The Clothing Code: One Fold Changes Everything
The most commonly confused elements appear in costume design, particularly between Hanfu and Japanese kimono. Yet their fundamental structures diverge completely. Traditional Chinese clothing spreads horizontally across the body, with overlapping right-side closures, wide sleeves, and hidden ties instead of exposed buttons. Whether from Han, Tang, or Ming dynasties, these garments create flowing lines that move with the wearer—dignified, expansive, and structurally elegant. Even commoner's clothing maintains this generous proportion, never constricting the body unnaturally.
Japanese kimono structure operates on opposite principles. Straight lines dominate—narrow sleeves that barely reach the wrist, rigid body construction that confines movement, and most distinctively, the back pillow that Chinese attire never possessed. The overall effect resembles wearing a stiff box rather than flowing fabric. When period dramas dress characters in narrow-sleeved, tube-like garments with awkward back bumps, they're not creating fusion—they're directly copying kimono construction while calling it "ancient Chinese style."
This fundamental difference creates an instant visual test: Chinese clothing breathes with the body, creating dynamic beauty through movement. Japanese clothing holds its shape like armor, prioritizing static perfection. You don't need historical expertise to feel this difference—it hits you the moment a character walks on screen.
Hair and Headdress: Crowns That Cannot Lie
Hairstyling represents another giveaway. Traditional Chinese aesthetics demanded balanced, full silhouettes—women's buns sat high or to the sides in elaborate but dignified arrangements, decorated with hairpins that angled gracefully. Men bound their hair beneath crowns that rose expansively upward, from scholar's caps to official headwear, all projecting upward momentum that symbolized harmony between heaven and humanity.
Japanese traditions developed different priorities. Women's princess-cut flat hairstyles paired with delicate silk flowers create an entirely different visual language. Men's shaved pates, tall black caps, and hanging crown cords feature sharp lines and eccentric shapes that contradict Chinese concepts of balance. When dramas plaster flat, face-clinging hairstyles onto Chinese historical figures or equip them with sharply angled crowns cribbed from Japanese武士 helmets, the wrongness registers instantly—even without historical training—because it violates aesthetic instincts developed through generations.

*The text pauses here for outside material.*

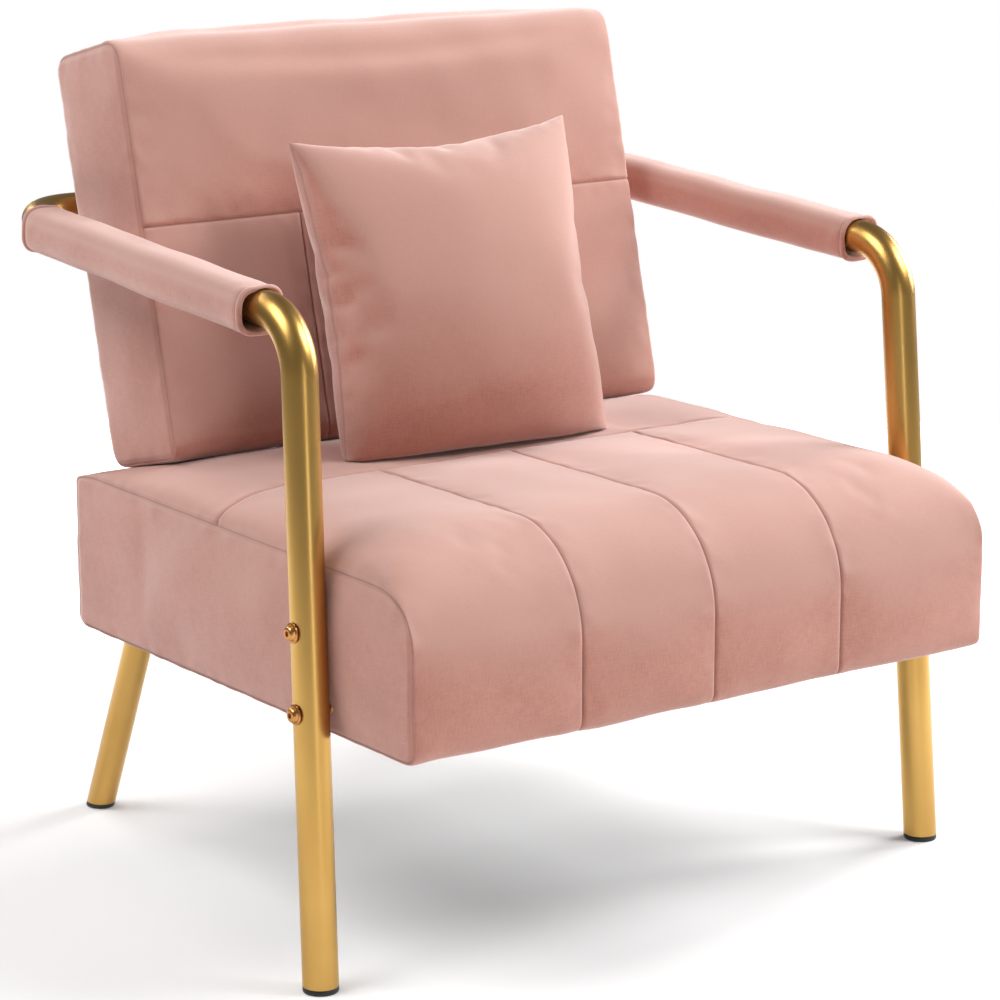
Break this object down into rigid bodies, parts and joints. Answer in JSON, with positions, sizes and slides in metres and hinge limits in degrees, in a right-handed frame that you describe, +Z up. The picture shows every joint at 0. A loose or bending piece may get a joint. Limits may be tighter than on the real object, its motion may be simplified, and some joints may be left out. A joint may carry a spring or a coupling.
{
  "type": "upholstered armchair",
  "caption": "Low upholstered armchair with a thick channelled seat, a reclined back, bent tube arms that are also the front legs, and a loose pillow.",
  "frame": {"origin": "centre of the bounding box's footprint, on the floor under the feet", "axes": "+Z up, the front of the seat faces -Y, +X is the right-hand side as seen from the front"},
  "size_m": [0.7348, 0.6821, 0.7809],
  "materials": {
    "velvet": "short-pile velvet with a soft sheen",
    "gold_tube": "satin gold-coloured plating on steel tube",
    "bolt_metal": "satin, coppery",
    "black_plastic": "matt moulded",
    "frame_wood": "sawn and planed, unfinished",
    "spring_steel": "dark drawn steel",
    "lining": "non-woven lining cloth"
  },
  "bodies": {
    "chair": {"arm_frame_left": "gold_tube", "arm_frame_right": "gold_tube", "arm_sleeve_left": "velvet", "arm_sleeve_right": "velvet", "back_post_left": "frame_wood", "back_post_right": "frame_wood", "back_rail_bottom": "frame_wood", "back_rail_middle": "frame_wood", "back_rail_top": "frame_wood", "back_strap_left": "spring_steel", "back_strap_right": "spring_steel", "back_upholstery": "velvet", "corner_block_front_left": "frame_wood", "corner_block_front_right": "frame_wood", "corner_block_rear_left": "frame_wood", "corner_block_rear_right": "frame_wood", "dust_cover": "lining", "front_foot_cap_left": "black_plastic", "front_foot_cap_right": "black_plastic", "leg_bolt_left_1": "bolt_metal", "leg_bolt_left_2": "bolt_metal", "leg_bolt_right_1": "bolt_metal", "leg_bolt_right_2": "bolt_metal", "leg_pad_left": "black_plastic", "leg_pad_right": "black_plastic", "plate_bolt_left_1": "bolt_metal", "plate_bolt_left_2": "bolt_metal", "plate_bolt_left_3": "bolt_metal", "plate_bolt_left_4": "bolt_metal", "plate_bolt_right_1": "bolt_metal", "plate_bolt_right_2": "bolt_metal", "plate_bolt_right_3": "bolt_metal", "plate_bolt_right_4": "bolt_metal", "rear_foot_cap_left": "black_plastic", "rear_foot_cap_right": "black_plastic", "rear_leg_left": "gold_tube", "rear_leg_right": "gold_tube", "return_bolt_left_1": "bolt_metal", "return_bolt_left_2": "bolt_metal", "return_bolt_right_1": "bolt_metal", "return_bolt_right_2": "bolt_metal", "return_plug_left": "black_plastic", "return_plug_right": "black_plastic", "return_saddle_left": "black_plastic", "return_saddle_right": "black_plastic", "seat_rail_front": "frame_wood", "seat_rail_left": "frame_wood", "seat_rail_rear": "frame_wood", "seat_rail_right": "frame_wood", "seat_spring_1": "spring_steel", "seat_spring_2": "spring_steel", "seat_spring_3": "spring_steel", "seat_spring_4": "spring_steel", "seat_upholstery": "velvet", "strap_bolt_left_high": "bolt_metal", "strap_bolt_left_low": "bolt_metal", "strap_bolt_right_high": "bolt_metal", "strap_bolt_right_low": "bolt_metal"},
    "pillow": {"throw_pillow": "velvet"}
  },
  "joints": [
    {"name": "pillow_lift", "type": "slide", "parent": "chair", "child": "pillow", "axis": [0, 0, 1], "range_m": [0, 0.45]}
  ]
}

These aren't minor stylistic choices. Hairstyling encodes cultural values about proportion, dignity, and humanity's relationship with the natural world. Chinese approaches emphasize fullness and symmetry; Japanese developed different ideals. Confusing them betrays both traditions.
Architecture: Reading Space and Spirit
Buildings tell the story most clearly. Chinese classical architecture achieves its soul through Dougong (斗拱) brackets, sweeping roof curves, and strict axial symmetry. Roof lines curve gently upward like birds taking flight, creating expansive momentum. Courtyards open generously, each beam and column expressing steadiness and unfolding that characterize a civilization comfortable with space.

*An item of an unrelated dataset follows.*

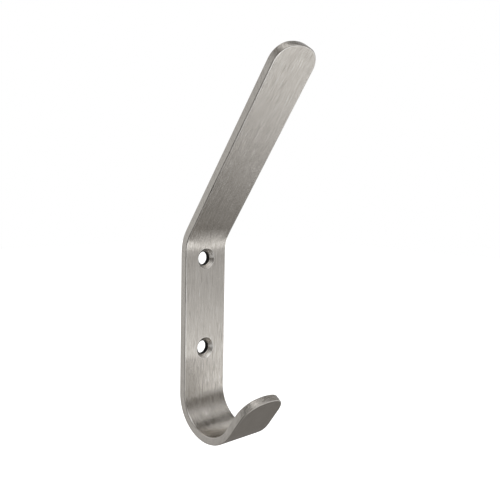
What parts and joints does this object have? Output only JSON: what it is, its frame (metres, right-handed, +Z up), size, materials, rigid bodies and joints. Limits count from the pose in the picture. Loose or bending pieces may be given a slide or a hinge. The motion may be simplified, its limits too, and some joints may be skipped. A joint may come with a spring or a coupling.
{
  "type": "hat and coat hook",
  "caption": "Wall hook folded from satin stainless flat bar: a long forward-leaning arm for a hat, a plate with countersunk screw holes, and a curled coat hook below.",
  "frame": {"origin": "midway between the centres of the screw holes, on the face that lies against the wall", "axes": "+Z up along the plate towards the arm, +Y into the wall (the arm and the hook reach out towards -Y), +X across the bar"},
  "size_m": [0.02, 0.0501, 0.1429],
  "materials": {
    "brushed_stainless": "satin stainless steel, finely brushed along the bar, with softly broken edges"
  },
  "bodies": {
    "root": {"hook_strap": "brushed_stainless"}
  },
  "joints": []
}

Japanese architecture, constrained by different geography and resources, developed lower, narrower lines with sharp angles. The most telling marker is gable—triangular decorative elements abruptly breaking roof lines, unique to Japanese building traditions. Eaves run straight or even droop, lacking the upward lift that makes Chinese roofs sing. The overall impression feels compressed, deliberately contained, the opposite of Chinese architectural grandeur.
Yet recent productions increasingly outfit imperial palaces with Japanese gable, torii gates, and curved Tang-gable elements. This isn't aesthetic innovation—it's transporting Japanese shrines onto Chinese sets while calling it historical drama. The difference between welcoming space and contained space isn't subtle; it's felt in every scene.
Why does this substitution happen? Not from aesthetic superiority but from convenience and ignorance. Researching Chinese historical dress requires consulting murals, examining artifacts, understanding regional and period variations. Japanese elements come prepackaged, visually consistent, easily copied. Many creators genuinely don't know the difference, assuming "Asian" equals "Chinese." Some unconsciously privilege Japanese aesthetics as more "refined," forgetting that kimono, Japanese architecture, and tea ceremony all originated as Chinese exports adapted locally. What Japan preserved were branches—China remains the root. Branches never achieve the trunk's thickness, the root's vitality.
Chinese civilization offers five thousand years of aesthetic vocabulary: Han grandeur, Wei-Jin elegance, Tang opulence, Song refinement, Ming integrity. We have clothing beyond counting, architecture beyond cataloging, cultural essence beyond exhausting. These original, orthodox, expansive aesthetics constitute the Eastern beauty that genuinely moves global audiences. Audiences don't reject innovation—they reject substitution, cultural appropriation, forgetting ancestors. Distinguishing Japanese from Chinese elements isn't harshness—it's cultural consciousness. Refusing Japanese-infused dramas isn't pickiness—it's protecting civilization.